Episode 2: “Revelations, Designs, and Quarries”

“This episode describes the purpose of temples, the inspiration behind the design of the Nauvoo Temple, and the arrangements that Joseph Smith and others made to acquire sufficient building materials.”

Episode 3: “A Welding Link”

“This episode explores Joseph Smith’s revelations on proxy baptisms for deceased relatives as well as the lasting impact of the Quorum of the Twelve Apostles’ mission to Great Britain.”

Episode 4: “Obstacles”

“This episode explains how the principle of tithing enabled the impoverished Latter-day Saints to build the Nauvoo Temple and overcome external obstacles, including the attempted extraditions of Joseph Smith to Missouri.”

Episode 5: “Looking toward Eternity”

“This episode considers the ways that Joseph Smith prepared church members to receive the endowment and sealing ordinances in the temple, including through the founding of the female Relief Society of Nauvoo.”

Episode 6: “Martyrdom, Dedication, and Exodus”

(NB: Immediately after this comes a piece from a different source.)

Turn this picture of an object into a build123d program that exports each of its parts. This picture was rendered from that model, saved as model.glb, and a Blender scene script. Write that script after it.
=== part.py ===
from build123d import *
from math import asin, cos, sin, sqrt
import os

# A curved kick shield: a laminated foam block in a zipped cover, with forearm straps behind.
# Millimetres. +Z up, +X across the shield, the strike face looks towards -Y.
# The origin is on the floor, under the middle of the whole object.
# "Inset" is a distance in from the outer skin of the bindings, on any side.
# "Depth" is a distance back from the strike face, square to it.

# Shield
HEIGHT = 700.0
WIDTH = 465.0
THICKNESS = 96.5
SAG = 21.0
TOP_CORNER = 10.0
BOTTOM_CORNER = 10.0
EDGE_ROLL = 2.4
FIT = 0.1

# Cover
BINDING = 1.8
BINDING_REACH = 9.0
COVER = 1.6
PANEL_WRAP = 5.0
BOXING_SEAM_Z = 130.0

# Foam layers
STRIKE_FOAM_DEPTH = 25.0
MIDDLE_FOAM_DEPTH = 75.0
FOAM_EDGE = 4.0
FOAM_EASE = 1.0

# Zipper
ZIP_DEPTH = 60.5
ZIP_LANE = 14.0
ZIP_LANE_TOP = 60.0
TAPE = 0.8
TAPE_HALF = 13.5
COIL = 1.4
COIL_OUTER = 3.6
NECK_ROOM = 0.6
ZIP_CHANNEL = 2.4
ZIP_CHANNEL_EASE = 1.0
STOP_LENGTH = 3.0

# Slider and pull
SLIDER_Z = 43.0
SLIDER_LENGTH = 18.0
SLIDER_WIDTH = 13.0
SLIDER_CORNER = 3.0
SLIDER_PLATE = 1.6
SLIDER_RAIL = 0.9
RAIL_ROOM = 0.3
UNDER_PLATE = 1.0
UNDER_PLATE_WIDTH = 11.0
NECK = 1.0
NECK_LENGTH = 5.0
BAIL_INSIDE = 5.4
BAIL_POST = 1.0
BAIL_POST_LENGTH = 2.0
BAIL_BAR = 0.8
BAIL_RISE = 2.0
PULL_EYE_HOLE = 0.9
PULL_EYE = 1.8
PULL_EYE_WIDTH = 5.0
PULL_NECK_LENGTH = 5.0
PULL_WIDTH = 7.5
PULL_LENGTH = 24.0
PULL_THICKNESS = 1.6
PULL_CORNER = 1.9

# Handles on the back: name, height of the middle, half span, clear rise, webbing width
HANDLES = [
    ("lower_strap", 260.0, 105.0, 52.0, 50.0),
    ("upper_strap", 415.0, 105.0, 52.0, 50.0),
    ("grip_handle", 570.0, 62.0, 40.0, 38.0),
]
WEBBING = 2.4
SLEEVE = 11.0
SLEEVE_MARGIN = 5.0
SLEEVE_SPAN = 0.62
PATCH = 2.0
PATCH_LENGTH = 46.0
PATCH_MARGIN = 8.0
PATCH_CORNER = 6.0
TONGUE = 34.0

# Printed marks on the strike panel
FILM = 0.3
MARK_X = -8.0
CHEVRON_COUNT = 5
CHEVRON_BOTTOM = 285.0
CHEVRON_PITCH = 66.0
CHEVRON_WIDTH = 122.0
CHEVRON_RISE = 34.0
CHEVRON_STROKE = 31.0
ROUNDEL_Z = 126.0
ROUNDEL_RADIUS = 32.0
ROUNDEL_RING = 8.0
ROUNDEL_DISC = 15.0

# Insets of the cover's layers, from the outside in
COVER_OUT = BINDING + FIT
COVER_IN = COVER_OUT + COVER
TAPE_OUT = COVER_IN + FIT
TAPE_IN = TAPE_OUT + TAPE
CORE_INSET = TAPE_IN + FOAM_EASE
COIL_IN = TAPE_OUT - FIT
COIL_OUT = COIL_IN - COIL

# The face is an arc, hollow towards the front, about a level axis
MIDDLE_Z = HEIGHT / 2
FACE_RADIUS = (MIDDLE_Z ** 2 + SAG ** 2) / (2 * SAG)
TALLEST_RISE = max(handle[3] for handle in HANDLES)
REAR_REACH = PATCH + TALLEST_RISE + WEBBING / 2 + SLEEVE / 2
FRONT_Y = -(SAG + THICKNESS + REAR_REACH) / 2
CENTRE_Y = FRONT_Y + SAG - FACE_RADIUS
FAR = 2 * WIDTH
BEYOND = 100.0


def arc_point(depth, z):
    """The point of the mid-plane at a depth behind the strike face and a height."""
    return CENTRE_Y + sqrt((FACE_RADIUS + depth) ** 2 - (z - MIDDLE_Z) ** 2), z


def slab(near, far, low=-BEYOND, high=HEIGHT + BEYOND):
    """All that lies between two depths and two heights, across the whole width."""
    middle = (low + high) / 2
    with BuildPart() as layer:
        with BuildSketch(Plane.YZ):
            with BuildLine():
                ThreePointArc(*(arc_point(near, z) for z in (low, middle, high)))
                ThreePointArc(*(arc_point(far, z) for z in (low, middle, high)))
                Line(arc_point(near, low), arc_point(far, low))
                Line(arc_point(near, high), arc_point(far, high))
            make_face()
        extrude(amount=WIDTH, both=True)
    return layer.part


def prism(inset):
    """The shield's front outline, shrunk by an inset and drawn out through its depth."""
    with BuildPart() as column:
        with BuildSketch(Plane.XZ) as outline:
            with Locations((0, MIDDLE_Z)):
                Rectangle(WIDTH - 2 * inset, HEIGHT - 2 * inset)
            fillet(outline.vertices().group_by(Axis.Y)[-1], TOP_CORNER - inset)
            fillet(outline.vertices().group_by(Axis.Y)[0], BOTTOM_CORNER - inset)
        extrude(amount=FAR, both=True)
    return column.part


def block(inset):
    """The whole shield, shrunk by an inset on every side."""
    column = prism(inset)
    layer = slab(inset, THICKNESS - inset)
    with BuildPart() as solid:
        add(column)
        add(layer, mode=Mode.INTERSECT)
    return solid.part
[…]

“This episode explains how the murder of Joseph and Hyrum Smith, coupled with hostility towards the Saints, affected the construction and dedication of the Nauvoo Temple and forced the Saints to prepare to leave the city-possibly even the country.”

A drawing of the ruins of the original Nauvoo Temple. 
A drawing of the ruins of the original Nauvoo Temple.
Church History Library

Episode 7: “The Return to Nauvoo”

“This episode describes the gradual return of the Latter-day Saints to Nauvoo, exploring the various efforts of churches and governments to designate the ‘City Beautiful’ as a historic site.”

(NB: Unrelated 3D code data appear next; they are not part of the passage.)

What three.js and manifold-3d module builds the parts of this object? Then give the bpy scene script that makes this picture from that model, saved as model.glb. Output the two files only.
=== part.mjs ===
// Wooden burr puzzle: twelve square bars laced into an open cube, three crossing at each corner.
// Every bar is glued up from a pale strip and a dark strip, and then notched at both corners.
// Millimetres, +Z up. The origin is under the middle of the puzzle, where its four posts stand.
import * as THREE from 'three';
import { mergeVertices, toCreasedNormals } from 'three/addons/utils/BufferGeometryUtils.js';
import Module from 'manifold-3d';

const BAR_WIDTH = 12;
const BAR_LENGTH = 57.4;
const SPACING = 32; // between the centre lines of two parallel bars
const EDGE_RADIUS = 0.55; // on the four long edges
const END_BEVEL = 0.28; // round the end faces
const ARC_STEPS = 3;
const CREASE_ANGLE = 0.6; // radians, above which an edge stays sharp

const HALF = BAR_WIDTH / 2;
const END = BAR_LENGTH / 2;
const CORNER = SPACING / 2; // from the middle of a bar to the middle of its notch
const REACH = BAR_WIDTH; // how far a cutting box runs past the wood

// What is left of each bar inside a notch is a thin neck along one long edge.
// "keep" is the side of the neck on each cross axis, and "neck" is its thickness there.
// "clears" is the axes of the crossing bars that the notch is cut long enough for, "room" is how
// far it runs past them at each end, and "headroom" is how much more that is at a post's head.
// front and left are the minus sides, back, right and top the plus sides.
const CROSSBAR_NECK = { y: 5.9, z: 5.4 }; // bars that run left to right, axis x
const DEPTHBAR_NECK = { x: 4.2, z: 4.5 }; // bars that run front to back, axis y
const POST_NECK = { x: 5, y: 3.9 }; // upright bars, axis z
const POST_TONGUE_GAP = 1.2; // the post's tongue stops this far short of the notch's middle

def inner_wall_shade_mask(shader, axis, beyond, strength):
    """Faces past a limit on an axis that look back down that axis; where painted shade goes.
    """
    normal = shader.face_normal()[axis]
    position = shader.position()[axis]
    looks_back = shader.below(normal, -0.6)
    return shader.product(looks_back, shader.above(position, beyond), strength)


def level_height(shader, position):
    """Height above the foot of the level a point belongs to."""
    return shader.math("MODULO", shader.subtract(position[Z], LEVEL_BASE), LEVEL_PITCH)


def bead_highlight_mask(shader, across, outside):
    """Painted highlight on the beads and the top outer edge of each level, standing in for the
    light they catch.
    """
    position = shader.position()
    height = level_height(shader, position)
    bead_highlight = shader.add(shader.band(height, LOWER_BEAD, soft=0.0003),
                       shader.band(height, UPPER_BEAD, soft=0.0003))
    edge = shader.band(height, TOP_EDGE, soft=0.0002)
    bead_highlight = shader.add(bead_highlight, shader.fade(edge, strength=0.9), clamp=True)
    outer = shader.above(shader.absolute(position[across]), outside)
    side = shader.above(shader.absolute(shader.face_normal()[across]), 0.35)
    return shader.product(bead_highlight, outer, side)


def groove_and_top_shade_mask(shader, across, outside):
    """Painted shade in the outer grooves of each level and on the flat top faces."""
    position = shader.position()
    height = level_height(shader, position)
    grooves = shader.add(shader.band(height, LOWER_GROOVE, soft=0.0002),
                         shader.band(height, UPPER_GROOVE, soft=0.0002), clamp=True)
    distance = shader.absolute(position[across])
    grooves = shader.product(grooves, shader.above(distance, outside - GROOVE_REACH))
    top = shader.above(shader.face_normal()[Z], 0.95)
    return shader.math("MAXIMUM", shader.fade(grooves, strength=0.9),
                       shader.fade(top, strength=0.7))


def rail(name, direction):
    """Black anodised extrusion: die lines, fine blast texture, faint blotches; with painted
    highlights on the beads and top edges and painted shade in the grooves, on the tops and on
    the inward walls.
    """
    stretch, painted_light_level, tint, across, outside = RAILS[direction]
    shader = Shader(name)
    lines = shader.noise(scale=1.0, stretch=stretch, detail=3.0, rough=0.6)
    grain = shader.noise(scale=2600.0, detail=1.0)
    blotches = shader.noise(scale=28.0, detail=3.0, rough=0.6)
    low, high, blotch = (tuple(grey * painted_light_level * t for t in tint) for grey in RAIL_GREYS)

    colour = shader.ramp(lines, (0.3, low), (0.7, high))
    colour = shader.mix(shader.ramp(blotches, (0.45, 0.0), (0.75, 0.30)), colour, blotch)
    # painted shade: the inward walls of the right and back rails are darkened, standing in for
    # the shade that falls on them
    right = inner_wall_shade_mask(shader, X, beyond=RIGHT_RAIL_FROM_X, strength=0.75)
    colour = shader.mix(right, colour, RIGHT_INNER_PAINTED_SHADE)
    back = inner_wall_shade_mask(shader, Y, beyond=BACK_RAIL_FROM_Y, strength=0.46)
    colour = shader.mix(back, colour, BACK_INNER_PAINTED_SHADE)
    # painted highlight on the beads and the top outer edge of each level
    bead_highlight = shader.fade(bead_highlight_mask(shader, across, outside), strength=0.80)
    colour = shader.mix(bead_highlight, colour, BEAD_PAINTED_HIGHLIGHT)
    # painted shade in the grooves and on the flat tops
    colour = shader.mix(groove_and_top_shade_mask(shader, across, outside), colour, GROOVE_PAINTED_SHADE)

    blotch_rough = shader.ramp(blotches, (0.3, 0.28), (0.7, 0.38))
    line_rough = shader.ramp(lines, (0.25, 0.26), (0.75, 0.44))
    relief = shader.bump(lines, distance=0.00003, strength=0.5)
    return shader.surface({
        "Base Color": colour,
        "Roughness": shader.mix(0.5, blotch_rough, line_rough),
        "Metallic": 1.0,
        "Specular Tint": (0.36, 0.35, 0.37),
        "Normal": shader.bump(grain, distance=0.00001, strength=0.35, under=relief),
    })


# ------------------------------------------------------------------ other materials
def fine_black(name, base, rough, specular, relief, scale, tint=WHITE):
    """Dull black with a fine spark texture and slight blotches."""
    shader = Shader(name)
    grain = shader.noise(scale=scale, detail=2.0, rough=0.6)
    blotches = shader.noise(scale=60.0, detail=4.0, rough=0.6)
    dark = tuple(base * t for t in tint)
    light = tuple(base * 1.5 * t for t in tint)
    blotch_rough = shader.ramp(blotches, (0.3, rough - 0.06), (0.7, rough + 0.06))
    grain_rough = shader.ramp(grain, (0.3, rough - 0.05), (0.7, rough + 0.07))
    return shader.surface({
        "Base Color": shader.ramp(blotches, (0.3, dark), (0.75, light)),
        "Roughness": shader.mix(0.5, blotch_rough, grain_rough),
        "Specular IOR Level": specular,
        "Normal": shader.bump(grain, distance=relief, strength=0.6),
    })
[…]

Episode 8: “An Old City, a New Temple”

“On April 4, 1999, President Gordon B. Hinckley stunned Latter-day Saints with an announcement that the Nauvoo Temple would be reconstructed. This episode considers what it means today to know that a temple once again stands in Nauvoo.”

President Gordon B. Hinckley applies mortar to the cornerstone at the Nauvoo Illinois Temple.
President Gordon B. Hinckley applies mortar to the cornerstone at the Nauvoo Illinois Temple on June 27, 2002. President Hinckley died in 2008.